»»

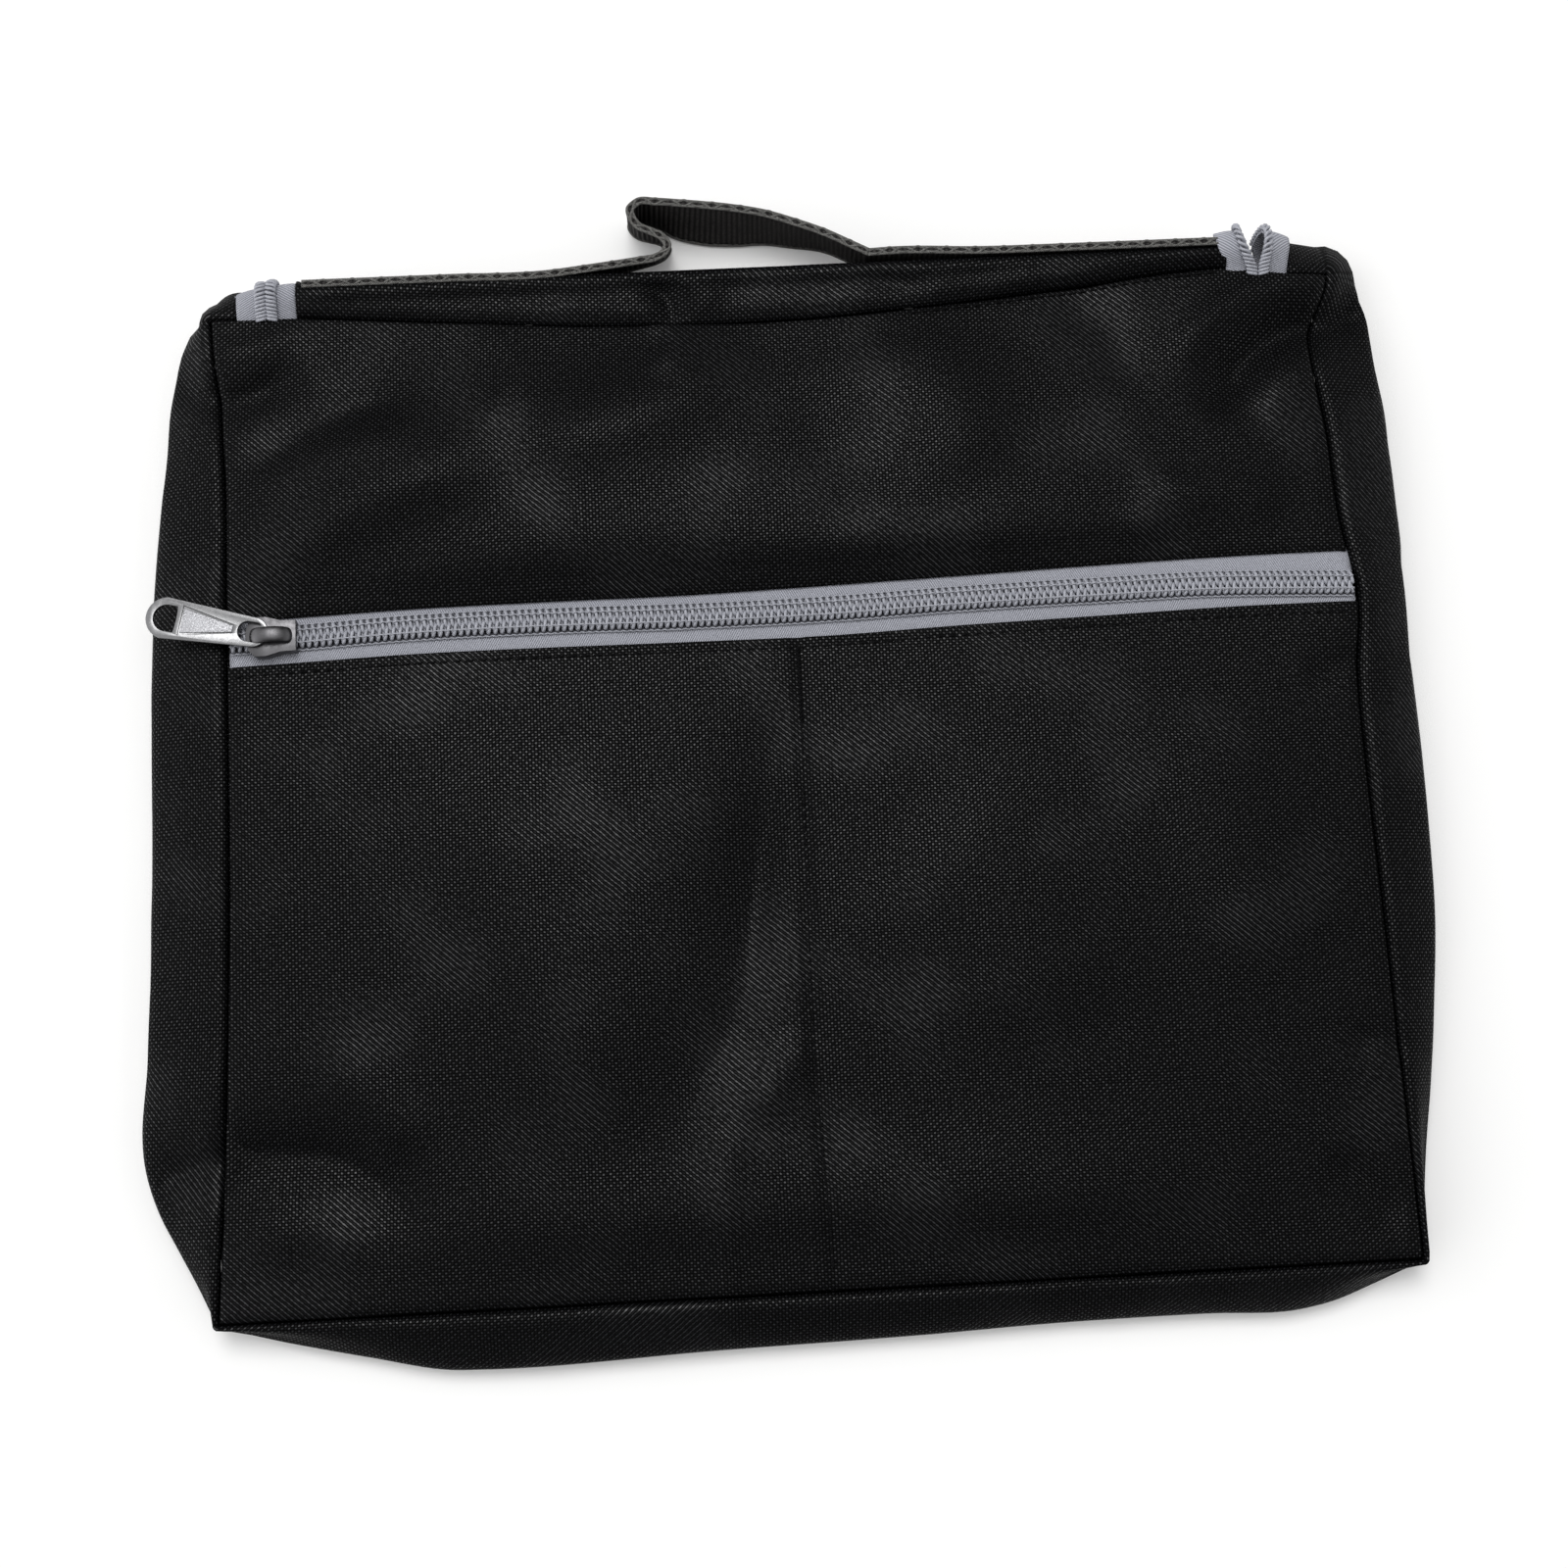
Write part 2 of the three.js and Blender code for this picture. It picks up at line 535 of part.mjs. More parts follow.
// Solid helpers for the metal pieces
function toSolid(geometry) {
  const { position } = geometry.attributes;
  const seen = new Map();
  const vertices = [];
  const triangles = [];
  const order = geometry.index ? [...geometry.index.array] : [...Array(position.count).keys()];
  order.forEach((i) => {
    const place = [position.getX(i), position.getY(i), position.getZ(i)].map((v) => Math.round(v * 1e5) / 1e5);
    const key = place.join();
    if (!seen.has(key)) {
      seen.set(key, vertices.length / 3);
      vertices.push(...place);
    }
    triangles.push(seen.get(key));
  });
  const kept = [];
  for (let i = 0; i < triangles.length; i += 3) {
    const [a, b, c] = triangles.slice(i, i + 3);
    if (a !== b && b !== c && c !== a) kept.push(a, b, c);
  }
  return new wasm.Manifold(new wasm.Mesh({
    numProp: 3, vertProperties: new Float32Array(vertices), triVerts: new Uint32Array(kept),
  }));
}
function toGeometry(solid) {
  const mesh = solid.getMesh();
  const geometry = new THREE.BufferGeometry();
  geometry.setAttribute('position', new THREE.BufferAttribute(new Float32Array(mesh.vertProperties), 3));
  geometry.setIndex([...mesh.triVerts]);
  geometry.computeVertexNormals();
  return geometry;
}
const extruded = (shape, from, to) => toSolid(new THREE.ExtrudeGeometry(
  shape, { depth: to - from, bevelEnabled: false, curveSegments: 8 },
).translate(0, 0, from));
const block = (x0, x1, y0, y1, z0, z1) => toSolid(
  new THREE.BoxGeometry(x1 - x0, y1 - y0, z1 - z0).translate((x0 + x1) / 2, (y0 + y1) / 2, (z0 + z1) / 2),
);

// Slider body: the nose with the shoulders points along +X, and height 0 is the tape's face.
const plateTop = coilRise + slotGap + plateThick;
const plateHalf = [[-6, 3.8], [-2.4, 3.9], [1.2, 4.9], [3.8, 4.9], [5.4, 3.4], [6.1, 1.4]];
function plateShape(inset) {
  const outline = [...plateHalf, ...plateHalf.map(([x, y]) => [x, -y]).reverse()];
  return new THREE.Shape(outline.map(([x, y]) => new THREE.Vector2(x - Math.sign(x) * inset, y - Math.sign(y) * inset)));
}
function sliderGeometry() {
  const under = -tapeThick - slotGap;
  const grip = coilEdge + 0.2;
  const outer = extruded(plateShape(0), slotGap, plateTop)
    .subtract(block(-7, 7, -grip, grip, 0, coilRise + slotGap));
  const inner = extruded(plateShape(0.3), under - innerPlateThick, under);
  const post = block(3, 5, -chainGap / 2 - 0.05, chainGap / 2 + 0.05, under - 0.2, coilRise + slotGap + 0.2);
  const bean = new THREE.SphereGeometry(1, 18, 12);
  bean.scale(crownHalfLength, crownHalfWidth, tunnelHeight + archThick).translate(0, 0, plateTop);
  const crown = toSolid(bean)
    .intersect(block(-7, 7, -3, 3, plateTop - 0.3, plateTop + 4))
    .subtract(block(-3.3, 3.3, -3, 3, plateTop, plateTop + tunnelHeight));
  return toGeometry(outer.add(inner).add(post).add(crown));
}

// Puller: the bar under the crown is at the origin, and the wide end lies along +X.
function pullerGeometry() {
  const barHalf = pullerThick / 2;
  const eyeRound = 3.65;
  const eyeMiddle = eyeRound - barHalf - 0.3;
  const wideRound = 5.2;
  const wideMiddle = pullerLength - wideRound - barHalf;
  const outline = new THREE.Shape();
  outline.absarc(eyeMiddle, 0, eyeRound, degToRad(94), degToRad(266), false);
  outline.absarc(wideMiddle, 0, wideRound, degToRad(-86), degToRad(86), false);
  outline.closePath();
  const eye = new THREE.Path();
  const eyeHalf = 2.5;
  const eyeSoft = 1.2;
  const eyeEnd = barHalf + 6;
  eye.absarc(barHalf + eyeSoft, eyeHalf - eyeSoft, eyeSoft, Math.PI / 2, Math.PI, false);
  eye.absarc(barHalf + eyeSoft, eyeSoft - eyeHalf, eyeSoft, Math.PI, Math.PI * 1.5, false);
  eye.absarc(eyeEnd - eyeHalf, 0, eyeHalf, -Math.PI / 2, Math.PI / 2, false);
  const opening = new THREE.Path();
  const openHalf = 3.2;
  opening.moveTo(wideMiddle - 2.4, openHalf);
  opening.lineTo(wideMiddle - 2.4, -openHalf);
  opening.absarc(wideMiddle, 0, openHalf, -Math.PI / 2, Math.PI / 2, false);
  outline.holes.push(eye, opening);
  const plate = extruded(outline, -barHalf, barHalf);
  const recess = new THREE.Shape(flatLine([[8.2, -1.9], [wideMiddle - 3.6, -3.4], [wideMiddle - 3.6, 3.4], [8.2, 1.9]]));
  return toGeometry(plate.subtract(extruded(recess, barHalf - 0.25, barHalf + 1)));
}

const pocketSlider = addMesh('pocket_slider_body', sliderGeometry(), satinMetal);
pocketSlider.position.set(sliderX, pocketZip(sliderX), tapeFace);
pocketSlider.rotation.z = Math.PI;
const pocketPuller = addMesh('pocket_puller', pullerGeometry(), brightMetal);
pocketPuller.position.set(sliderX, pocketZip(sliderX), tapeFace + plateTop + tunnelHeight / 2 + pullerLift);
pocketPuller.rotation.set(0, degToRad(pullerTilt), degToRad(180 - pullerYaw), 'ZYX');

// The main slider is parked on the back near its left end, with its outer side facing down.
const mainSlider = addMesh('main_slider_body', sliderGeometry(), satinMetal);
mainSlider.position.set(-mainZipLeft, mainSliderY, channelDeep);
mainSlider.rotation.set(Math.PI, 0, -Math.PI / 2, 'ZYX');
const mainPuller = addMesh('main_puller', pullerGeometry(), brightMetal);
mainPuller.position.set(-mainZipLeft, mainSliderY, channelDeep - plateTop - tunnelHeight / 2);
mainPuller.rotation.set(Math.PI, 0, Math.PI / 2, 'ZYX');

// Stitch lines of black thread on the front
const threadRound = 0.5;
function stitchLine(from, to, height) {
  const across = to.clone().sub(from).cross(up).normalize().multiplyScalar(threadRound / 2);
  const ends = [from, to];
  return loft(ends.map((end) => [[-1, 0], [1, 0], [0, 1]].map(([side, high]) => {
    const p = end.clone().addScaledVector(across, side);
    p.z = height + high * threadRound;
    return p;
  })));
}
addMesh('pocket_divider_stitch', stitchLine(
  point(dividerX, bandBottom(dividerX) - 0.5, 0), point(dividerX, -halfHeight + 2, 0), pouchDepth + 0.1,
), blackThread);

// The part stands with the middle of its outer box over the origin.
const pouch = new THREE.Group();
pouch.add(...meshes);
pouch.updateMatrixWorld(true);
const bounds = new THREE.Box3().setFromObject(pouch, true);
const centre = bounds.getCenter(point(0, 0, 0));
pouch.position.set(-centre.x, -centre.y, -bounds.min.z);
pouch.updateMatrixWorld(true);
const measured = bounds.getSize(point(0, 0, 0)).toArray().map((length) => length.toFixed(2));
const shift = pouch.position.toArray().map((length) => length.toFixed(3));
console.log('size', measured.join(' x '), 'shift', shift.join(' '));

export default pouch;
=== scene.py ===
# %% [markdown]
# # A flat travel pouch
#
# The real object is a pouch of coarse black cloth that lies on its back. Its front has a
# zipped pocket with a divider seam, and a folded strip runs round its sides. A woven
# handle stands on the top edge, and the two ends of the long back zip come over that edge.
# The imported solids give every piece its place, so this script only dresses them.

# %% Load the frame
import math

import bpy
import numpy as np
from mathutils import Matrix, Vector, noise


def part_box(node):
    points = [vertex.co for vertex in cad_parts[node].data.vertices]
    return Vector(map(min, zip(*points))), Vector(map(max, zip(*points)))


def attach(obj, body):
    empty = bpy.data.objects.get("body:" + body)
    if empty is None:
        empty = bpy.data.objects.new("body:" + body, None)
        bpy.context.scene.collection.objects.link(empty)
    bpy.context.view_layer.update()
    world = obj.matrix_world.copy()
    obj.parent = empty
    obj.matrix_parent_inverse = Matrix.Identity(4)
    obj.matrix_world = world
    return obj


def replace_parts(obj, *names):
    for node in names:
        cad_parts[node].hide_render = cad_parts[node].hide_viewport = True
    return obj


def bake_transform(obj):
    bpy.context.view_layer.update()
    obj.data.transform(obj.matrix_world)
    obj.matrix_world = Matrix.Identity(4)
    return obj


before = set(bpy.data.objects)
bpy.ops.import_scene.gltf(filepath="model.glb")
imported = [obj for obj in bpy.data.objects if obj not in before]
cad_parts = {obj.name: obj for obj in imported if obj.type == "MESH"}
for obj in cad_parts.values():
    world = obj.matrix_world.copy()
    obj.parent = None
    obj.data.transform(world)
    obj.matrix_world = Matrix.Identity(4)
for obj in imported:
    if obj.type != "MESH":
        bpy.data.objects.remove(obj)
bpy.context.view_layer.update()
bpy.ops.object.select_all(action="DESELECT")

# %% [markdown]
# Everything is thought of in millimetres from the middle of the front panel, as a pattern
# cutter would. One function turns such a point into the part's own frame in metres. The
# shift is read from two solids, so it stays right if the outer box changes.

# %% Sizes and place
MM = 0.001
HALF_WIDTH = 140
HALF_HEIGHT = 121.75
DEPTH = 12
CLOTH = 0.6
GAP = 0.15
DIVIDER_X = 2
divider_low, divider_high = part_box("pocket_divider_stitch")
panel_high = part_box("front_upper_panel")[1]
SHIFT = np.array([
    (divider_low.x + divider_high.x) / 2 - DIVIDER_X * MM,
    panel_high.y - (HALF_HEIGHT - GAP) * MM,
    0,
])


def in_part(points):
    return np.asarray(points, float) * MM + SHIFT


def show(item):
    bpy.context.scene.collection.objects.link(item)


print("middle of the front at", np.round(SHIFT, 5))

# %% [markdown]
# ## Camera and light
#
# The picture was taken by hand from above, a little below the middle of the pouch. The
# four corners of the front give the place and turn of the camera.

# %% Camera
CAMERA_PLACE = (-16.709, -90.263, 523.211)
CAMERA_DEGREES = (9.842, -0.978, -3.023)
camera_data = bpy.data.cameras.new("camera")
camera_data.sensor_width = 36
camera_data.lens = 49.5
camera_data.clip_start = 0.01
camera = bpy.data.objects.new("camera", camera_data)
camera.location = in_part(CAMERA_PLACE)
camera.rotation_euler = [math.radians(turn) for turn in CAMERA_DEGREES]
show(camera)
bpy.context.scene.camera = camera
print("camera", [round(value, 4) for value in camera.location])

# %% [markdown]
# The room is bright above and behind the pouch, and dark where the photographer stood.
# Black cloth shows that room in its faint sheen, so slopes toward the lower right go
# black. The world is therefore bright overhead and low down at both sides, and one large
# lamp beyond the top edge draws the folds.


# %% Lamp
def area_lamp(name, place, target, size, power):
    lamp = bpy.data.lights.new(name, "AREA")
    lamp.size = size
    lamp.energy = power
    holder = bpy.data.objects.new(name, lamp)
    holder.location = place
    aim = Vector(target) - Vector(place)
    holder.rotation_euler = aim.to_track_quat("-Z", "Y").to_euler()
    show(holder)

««

TASK DETAILS:
Starting at the line that holds "over the origin.", copy each line exactly and stop after the line that holds "obj.parent = empty".

EXERCISE OUTPUT:
// The part stands with the middle of its outer box over the origin.
const pouch = new THREE.Group();
pouch.add(...meshes);
pouch.updateMatrixWorld(true);
const bounds = new THREE.Box3().setFromObject(pouch, true);
const centre = bounds.getCenter(point(0, 0, 0));
pouch.position.set(-centre.x, -centre.y, -bounds.min.z);
pouch.updateMatrixWorld(true);
const measured = bounds.getSize(point(0, 0, 0)).toArray().map((length) => length.toFixed(2));
const shift = pouch.position.toArray().map((length) => length.toFixed(3));
console.log('size', measured.join(' x '), 'shift', shift.join(' '));

export default pouch;
=== scene.py ===
# %% [markdown]
# # A flat travel pouch
#
# The real object is a pouch of coarse black cloth that lies on its back. Its front has a
# zipped pocket with a divider seam, and a folded strip runs round its sides. A woven
# handle stands on the top edge, and the two ends of the long back zip come over that edge.
# The imported solids give every piece its place, so this script only dresses them.

# %% Load the frame
import math

import bpy
import numpy as np
from mathutils import Matrix, Vector, noise


def part_box(node):
    points = [vertex.co for vertex in cad_parts[node].data.vertices]
    return Vector(map(min, zip(*points))), Vector(map(max, zip(*points)))


def attach(obj, body):
    empty = bpy.data.objects.get("body:" + body)
    if empty is None:
        empty = bpy.data.objects.new("body:" + body, None)
        bpy.context.scene.collection.objects.link(empty)
    bpy.context.view_layer.update()
    world = obj.matrix_world.copy()
    obj.parent = empty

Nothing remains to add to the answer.